The Exchange does not believe that the proposed change to lower from $1,000 to $700 the cap (described in Footnote 13 to the Fees Schedule) on transaction fees for all reversals, conversions and jelly roll strategies executed on the same trading day in the same option class, excluding any option class on which the Exchange charges the Index License surcharge fee, will impose any burden on intramarket competition that is not necessary or appropriate in furtherance of the purposes of the Act because the proposed lowering of the cap does not affect which market participants qualify for the cap; this lowered cap applies to the same market participants as the $1,000 cap (with the exception of Clearing Trading Permit Holders and JBO participants, who now qualify as described above). Further, the Exchange proposes this change in order to encourage qualifying market participants to execute such strategy transactions (the execution of which will add volume and provide trading opportunities for all market participants, especially those on the other side of such transactions). The Exchange does not believe that this will impose any burden on intermarket competition that is not necessary or appropriate in furtherance of the purposes of the Act because the change only applies to trading on CBOE. Further, other exchanges apply similar caps in these amounts,[20] so this change should make CBOE more competitive with other exchanges. To this extent, if this change makes CBOE more attractive to market participants on other exchanges, such market participants may elect to become CBOE market participants.

The Exchange does not believe that the proposed change to exclude JBO participants from the $25,000 per month cap on transaction fees for strategies (as described above) will impose any burden on intramarket competition that is not necessary or appropriate in furtherance of the purposes of the Act because JBO participants do not have the obligations (such as becoming Trading Permit Holders, clearing trades, financial or regulatory burdens, quoting obligations, and books and records obligations) that other market participants have, and they only trade for own accounts. The Exchange does not believe that this will impose any burden on intermarket competition that is not necessary or appropriate in furtherance of the purposes of the Act because the change only applies to trading on CBOE.
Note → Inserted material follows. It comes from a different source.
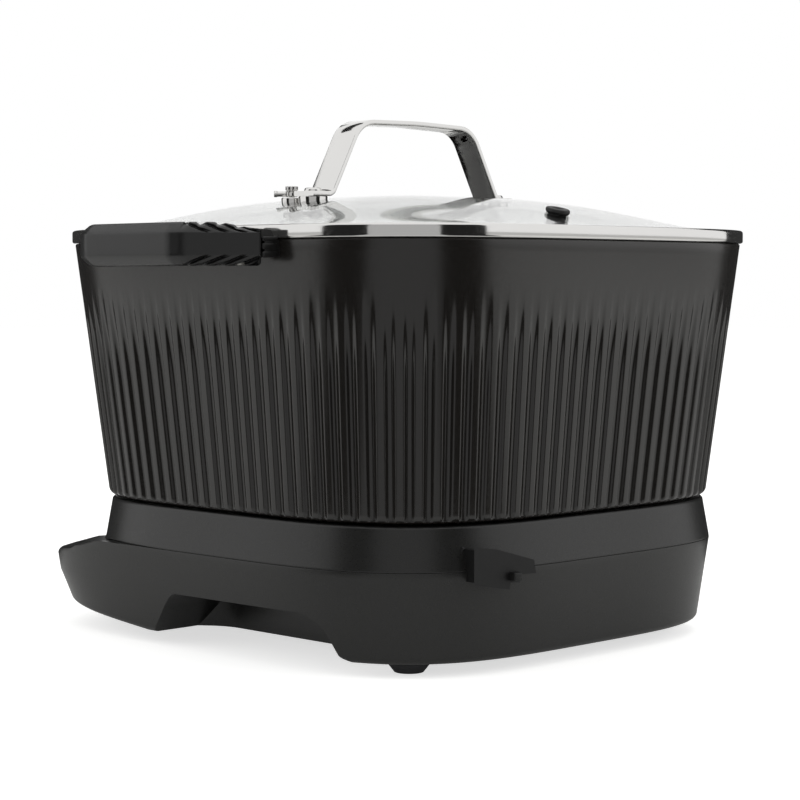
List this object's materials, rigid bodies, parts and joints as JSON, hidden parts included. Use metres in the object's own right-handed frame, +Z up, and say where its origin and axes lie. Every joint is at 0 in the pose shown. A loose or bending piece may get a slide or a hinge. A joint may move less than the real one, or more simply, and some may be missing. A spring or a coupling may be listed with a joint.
{
  "type": "multicooker",
  "caption": "Countertop multicooker: square fluted cooking pot with loop handles and a loose domed glass lid, on a low heated base with a sloping control panel.",
  "frame": {"origin": "on the ground under the middle of the whole object", "axes": "+X to the right of a person facing the control panel, -Y toward that person, +Z up"},
  "size_m": [0.354, 0.307, 0.2525],
  "materials": {
    "base_plastic": "fine grained satin",
    "foot_rubber": "matt",
    "zinc_steel": "zinc plated",
    "panel_gloss": "gloss",
    "display_glass": "smoked",
    "pale_plastic": "plain",
    "board_green": "solder mask",
    "relay_blue": "moulded",
    "core_steel": "laminated",
    "sleeve_cream": "braided glass fibre",
    "cast_aluminium": "machined",
    "element_steel": "oxidised",
    "bright_aluminium": "bright rolled",
    "spring_steel": "drawn wire",
    "knob_silver": "satin silver",
    "button_grey": "satin",
    "pot_coating": "satin ceramic coating",
    "handle_black": "satin",
    "lid_glass": "clear tempered",
    "bright_steel": "polished",
    "vent_black": "satin"
  },
  "bodies": {
    "base": {"upper_housing": "base_plastic", "lower_housing": "base_plastic", "bottom_cover": "base_plastic", "rubber_feet": "foot_rubber", "base_screws": "zinc_steel", "control_panel": "panel_gloss", "display_window": "display_glass", "display_module": "pale_plastic", "control_board": "board_green", "dial_encoder": "zinc_steel", "cord_inlet": "base_plastic", "terminal_block": "pale_plastic", "power_board": "board_green", "relay": "relay_blue", "transformer": "core_steel", "heater_leads": "sleeve_cream", "heating_plate": "cast_aluminium", "heating_element": "element_steel", "heat_reflector": "bright_aluminium", "plate_posts": "zinc_steel", "thermal_fuse": "sleeve_cream", "sensor_guide": "zinc_steel", "sensor_spring": "spring_steel"},
    "sensor": {"temperature_sensor": "cast_aluminium"},
    "dial": {"dial_knob": "knob_silver", "dial_shaft": "zinc_steel"},
    "power_button": {"power_button": "button_grey"},
    "mode_button": {"mode_button": "button_grey"},
    "timer_button": {"timer_button": "button_grey"},
    "start_button": {"start_button": "button_grey"},
    "pot": {"cooking_pot": "pot_coating", "heat_spreader": "cast_aluminium", "right_handle": "handle_black", "left_handle": "handle_black", "right_lugs": "handle_black", "left_lugs": "handle_black", "pot_handle_screws": "zinc_steel"},
    "lid": {"lid_glass": "lid_glass", "lid_band": "bright_steel", "lid_handle": "bright_steel", "handle_washers": "bright_steel", "lid_screws": "bright_steel", "steam_vent": "vent_black", "valve_seat": "bright_steel", "valve_nut": "bright_steel"},
    "valve": {"valve_cap": "bright_steel"}
  },
  "joints": [
    {"name": "pot_lift", "type": "slide", "parent": "base", "child": "pot", "axis": [0, 0, 1], "range_m": [0, 0.15]},
    {"name": "lid_lift", "type": "slide", "parent": "pot", "child": "lid", "axis": [0, 0, 1], "range_m": [0, 0.12]},
    {"name": "valve_turn", "type": "hinge", "parent": "lid", "child": "valve", "pos_m": [0.065, -0.0015, 0.2167], "axis": [0, 0, 1], "range_deg": [-90, 0]},
    {"name": "dial_turn", "type": "hinge", "parent": "base", "child": "dial", "pos_m": [0.058, -0.13446, 0.03592], "axis": [0, -0.284, 0.9588], "continuous": true},
    {"name": "sensor_press", "type": "slide", "parent": "base", "child": "sensor", "axis": [0, 0, 1], "range_m": [-0.002, 0], "stiffness_N_per_m": 400, "deforming": ["sensor_spring"]},
    {"name": "power_press", "type": "slide", "parent": "base", "child": "power_button", "axis": [0, 0.284, -0.9588], "range_m": [0, 0.001], "stiffness_N_per_m": 600},
    {"name": "mode_press", "type": "slide", "parent": "base", "child": "mode_button", "axis": [0, 0.284, -0.9588], "range_m": [0, 0.001], "stiffness_N_per_m": 600},
    {"name": "timer_press", "type": "slide", "parent": "base", "child": "timer_button", "axis": [0, 0.284, -0.9588], "range_m": [0, 0.001], "stiffness_N_per_m": 600},
    {"name": "start_press", "type": "slide", "parent": "base", "child": "start_button", "axis": [0, 0.284, -0.9588], "range_m": [0, 0.001], "stiffness_N_per_m": 600}
  ]
}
The Exchange does not believe that the proposed change to exclude from the fee cap on merger strategies and short stock interest strategies transactions in any option class on which the Exchange charges the Index License surcharge fee under Footnote 14 of the Fees Schedule will impose any burden on competition that is not necessary or appropriate in furtherance of the purposes of the Act because there is no such thing as an index merger or a short stock index situation.
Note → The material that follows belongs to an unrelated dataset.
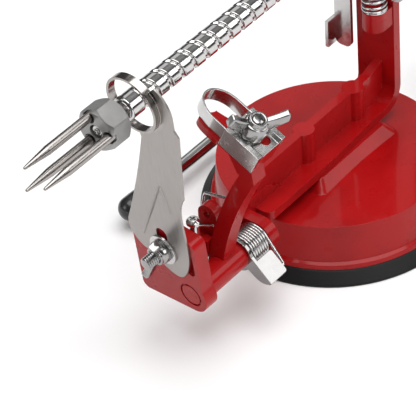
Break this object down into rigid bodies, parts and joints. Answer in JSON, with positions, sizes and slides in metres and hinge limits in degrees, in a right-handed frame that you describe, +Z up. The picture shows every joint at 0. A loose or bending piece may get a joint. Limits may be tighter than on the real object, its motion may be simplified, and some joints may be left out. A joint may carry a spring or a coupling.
{
  "type": "apple peeler corer",
  "caption": "Crank-driven apple peeler, corer and slicer: threaded feed shaft with a fork, spring-loaded peeling arm and slicing blade on a suction base.",
  "frame": {"origin": "centre of the suction pad's flat underside, on the surface it stands on", "axes": "+X forwards along the feed shaft from the crank to the fork, +Y to the side of the peeling arm, +Z up"},
  "size_m": [0.3013, 0.1236, 0.1424],
  "materials": {
    "red_enamel": "glossy enamel",
    "black_rubber": "satin",
    "bright_chrome": "polished plating",
    "brushed_stainless": "brushed",
    "cast_aluminium": "matte",
    "black_plastic": "moulded",
    "plated_steel": "zinc plated"
  },
  "bodies": {
    "base": {"suction_pad": "black_rubber", "base_dome": "red_enamel", "pad_plate": "plated_steel", "pad_stud": "plated_steel", "frame_casting": "red_enamel", "frame_screws": "plated_steel", "pivot_pin": "red_enamel", "stop_screw": "bright_chrome", "slicer_blade": "brushed_stainless", "slicer_bolt": "plated_steel", "slicer_washer": "plated_steel", "release_pin": "plated_steel", "release_spring": "bright_chrome", "arm_spring": "bright_chrome"},
    "suction lever": {"suction_lever": "bright_chrome", "suction_knob": "black_plastic"},
    "bush": {"shaft_bush": "plated_steel"},
    "feed shaft": {"screw_shaft": "bright_chrome", "fork_hub": "cast_aluminium", "fork_prongs": "bright_chrome", "fork_screw": "bright_chrome", "crank_arm": "bright_chrome", "crank_nut": "bright_chrome", "knob_spindle": "bright_chrome"},
    "crank knob": {"crank_knob": "black_plastic"},
    "release lever": {"release_lever": "brushed_stainless"},
    "peeling arm": {"peel_arm": "red_enamel", "arm_thumb_lever": "brushed_stainless", "peeling_blade": "brushed_stainless", "blade_clamp": "brushed_stainless", "blade_bolt": "plated_steel", "blade_washer": "plated_steel"},
    "blade nut": {"blade_wing_nut": "bright_chrome"},
    "slicer nut": {"slicer_wing_nut": "bright_chrome"}
  },
  "joints": [
    {"name": "suction lever turn", "type": "hinge", "parent": "base", "child": "suction lever", "pos_m": [0, 0, 0.01], "axis": [0, -1, 0], "range_deg": [0, 180]},
    {"name": "crank turn", "type": "hinge", "parent": "base", "child": "bush", "pos_m": [0, 0, 0.1292], "axis": [1, 0, 0], "range_deg": [-5213.79, 0]},
    {"name": "shaft travel", "type": "slide", "parent": "bush", "child": "feed shaft", "axis": [1, 0, 0], "range_m": [-0.105, 0]},
    {"name": "crank knob spin", "type": "hinge", "parent": "feed shaft", "child": "crank knob", "pos_m": [-0.1, 0, 0.0492], "axis": [1, 0, 0], "continuous": true},
    {"name": "release lever turn", "type": "hinge", "parent": "base", "child": "release lever", "pos_m": [-0.03, 0.0124, 0.096], "axis": [1, 0, 0], "range_deg": [0, 6], "stiffness_Nm_per_rad": 1, "springref_deg": -8.59, "deforming": ["release_spring"]},
    {"name": "peeling arm swing", "type": "hinge", "parent": "base", "child": "peeling arm", "pos_m": [0.09, 0.01107, 0.0309], "axis": [-1, 0, 0], "range_deg": [0, 40], "stiffness_Nm_per_rad": 0.3, "springref_deg": -34.38, "deforming": ["arm_spring"]},
    {"name": "blade nut turn", "type": "hinge", "parent": "peeling arm", "child": "blade nut", "pos_m": [0.0825, 0.02728, 0.10546], "axis": [0, 0.4478, 0.8942], "range_deg": [0, 180]},
    {"name": "slicer nut turn", "type": "hinge", "parent": "base", "child": "slicer nut", "pos_m": [0.1159, 0.00103, 0.05166], "axis": [0.9913, -0.081, -0.1035], "range_deg": [0, 180]}
  ],
  "couplings": [
    {"joint": "shaft travel", "follows": "crank turn", "m_per_rad": 0.0011539}
  ]
}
The Exchange does not believe that the proposed changes to include transaction fees resulting from such strategies to count towards the Fee Cap will impose any burden on intramarket competition that is not necessary or appropriate in furtherance of the purposes of the Act because they will apply to all market participants who qualify for the Fee Cap. While the Fee Cap only applies to Clearing Trading Permit Holders, those market participants take on obligations, such as membership with the Options Clearing Corporation, significant regulatory burdens, and financial obligations, that some other market participants do not take on. Further, the Exchange believes that this will incentivize qualifying market participants to engage in such strategy executions, and the resulting increase in volume will benefit all market participants. The Exchange does not believe that this will impose any burden on intermarket competition that is not necessary or appropriate in furtherance of the purposes of the Act because it only affects trading on CBOE. Further, to the extent that these changes may make CBOE a more attractive trading venue for market participants on other exchanges, such market participants may elect to become CBOE market participants.
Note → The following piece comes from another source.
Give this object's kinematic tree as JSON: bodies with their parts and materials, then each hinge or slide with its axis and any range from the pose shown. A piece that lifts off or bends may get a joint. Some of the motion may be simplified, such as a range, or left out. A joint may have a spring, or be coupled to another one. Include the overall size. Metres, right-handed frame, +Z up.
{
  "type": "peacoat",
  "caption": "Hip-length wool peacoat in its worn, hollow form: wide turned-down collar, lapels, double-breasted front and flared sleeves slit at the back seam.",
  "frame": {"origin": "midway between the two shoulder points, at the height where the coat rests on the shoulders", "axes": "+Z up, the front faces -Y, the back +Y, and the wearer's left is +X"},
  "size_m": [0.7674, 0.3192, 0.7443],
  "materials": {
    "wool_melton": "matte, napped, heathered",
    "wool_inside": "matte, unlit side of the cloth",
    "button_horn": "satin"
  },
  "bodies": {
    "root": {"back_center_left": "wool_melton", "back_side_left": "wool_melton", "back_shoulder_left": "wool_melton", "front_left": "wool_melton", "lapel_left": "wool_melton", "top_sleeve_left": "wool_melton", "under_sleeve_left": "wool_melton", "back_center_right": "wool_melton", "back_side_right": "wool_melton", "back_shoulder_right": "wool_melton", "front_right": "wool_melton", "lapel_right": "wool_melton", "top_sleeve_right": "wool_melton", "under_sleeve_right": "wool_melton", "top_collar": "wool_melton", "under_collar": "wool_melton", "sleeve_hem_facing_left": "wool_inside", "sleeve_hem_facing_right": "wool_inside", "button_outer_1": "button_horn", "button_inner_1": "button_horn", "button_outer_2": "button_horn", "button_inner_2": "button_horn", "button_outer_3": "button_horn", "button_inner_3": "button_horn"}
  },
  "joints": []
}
The Exchange does not believe that the proposed change to exclude Clearing Trading Permit Holders from the $25,000 per month strategies fees cap will impose any burden on intramarket competition that is not necessary or appropriate in furtherance of the purposes of the Act because the Exchange is proposing to apply transaction fees from strategies trades towards the Fee Cap, which includes many other types of Clearing Trading Permit Holder transaction fees and is more advantageous for Clearing Trading Permit Holders. Further, it would not make economic sense to include strategy transaction fees towards two different monthly fee caps (the Fee Cap and the $25,000 per month strategy transaction fee cap). Further, the Exchange believes that including strategy transaction fees in the Fee Cap will encourage Clearing Trading Permit Holders to execute more strategy trades (more than would applying Clearing Trading Permit Holder strategy transaction fees towards a strategies cap), with the resulting increased volume benefitting all market participants. The Exchange does not believe that this will impose any burden on intermarket competition that is not Start Printed Page 55310necessary or appropriate in furtherance of the purposes of the Act because the change only applies to trading on CBOE.

The Exchange does not believe that the proposal to explicitly state that the $25,000 per month strategies fees cap applies to TPH organizations as well as Trading Permit Holders will impose any burden on competition that is not necessary or appropriate in furtherance of the purposes of the Act because this is not a substantive change, but merely intended to clear up any potential confusion.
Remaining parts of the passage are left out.